Xkcd has this on lock, as usual with math stuff:
Despite this, the court found that the FTC didn’t plausibly
allege that the representations at issue were false or unsubstantiated, given
that “the Madison Memory Study followed normal well-accepted procedures,
conducted a ‘gold standard’ double blind, placebo controlled human clinical
study using objective outcome measures of human cognitive function using 218
subjects.” The parties agreed that it
failed to show a statistically significant improvement in the experimental
group over the placebo group as a whole. The court said “[t]hat confined
plaintiffs’ attack to the studies of subgroups,” but that’s an odd way to frame
it: the best evidence we have is that the claims that Quincy actually made, phrased
generally in the advertising, and not directed at people with low AD8, are
untrue. The best evidence we have that
the claims Quincy made are substantiated comes from the subgrouping, but at a
minimum the claims would then not be properly qualified, and the better evidence is from the study as a whole. Anyway, ignoring that, the court ruled that,
as to the subgroups, “the complaint fails to do more than point to possible
sources of error but cannot allege that any actual errors occurred.”
The court thought that the FTC’s post hoc argument was
merely theoretical. “They say that
findings based on post hoc exploratory analyses have an increased risk of false
positives, and increased probability of results altered by chance alone, but
neither explain the nature of such risks nor show that they affected the
subgroups performance in any way or registered any false positives.” When I was in practice, we had a case where
we ended up having a math professor testify. He concededly had absolutely no
expertise in trademark law, or surveys, or drug errors, but he was really
helpful in explaining statistics, and why a supposedly positive result from a
“confusion analysis” didn’t mean that confusion was likely. (Bayes’ theorem, so useful.) Given the substantiation standard and the
other evidence from the study as a whole and the evidence about the blood/brain
barrier, it is at least plausible that the positive results were false positives.
Perhaps that could be refuted by replicating the study and seeing whether the
same subgroups and tasks show up as significant, as a start.

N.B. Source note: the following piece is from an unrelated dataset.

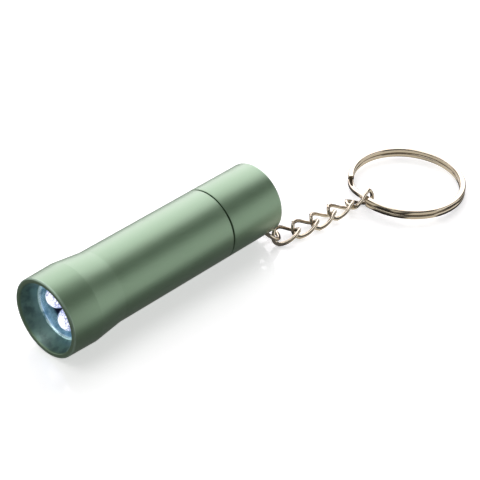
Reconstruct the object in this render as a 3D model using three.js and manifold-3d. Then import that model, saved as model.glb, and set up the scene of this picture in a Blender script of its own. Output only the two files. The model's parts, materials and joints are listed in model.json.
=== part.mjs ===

The court thought there was no “reason to
suspect that these risks are so large in the abstract that they prevent any use
of the subgroup concept, which is widely used in the interpretation of data in
the dietary supplement field.” Even if
that’s true, (a) what is the court doing deciding this on a motion to dismiss?
And (b) post hoc subgrouping is a very different animal. There’s a very good book about this, Richard
Harris’ Rigor Mortis, which I highly recommend to the interested. Still, “[a]ll
that is shown by the complaint is that there are possibilities that the study’s
results do not support its conclusion,” which isn’t enough for plausibility.
The court dismissed the coordinate state law claims to be
renewed (I hope) in state court, if not on appeal.
4 comments:
Great post. I think the prob runs deeper than judges needing statistical training, because there are so many ways to monkey with trial data and its presentation, and post-hoc subgroup analysis is just one of them. I learn about new ones all the time from my med school colleagues. Fundamentally, I think this implies that you need some kind of deference to agencies where they are addressing these kinds of sophisticated questions that demand serious scientific knowledge...
Ugh, infuriating!
But what about the many cases with no agency involvement and the key questions are statistical in nature?
Same judge as in Steinberg v. Columbia Pictures.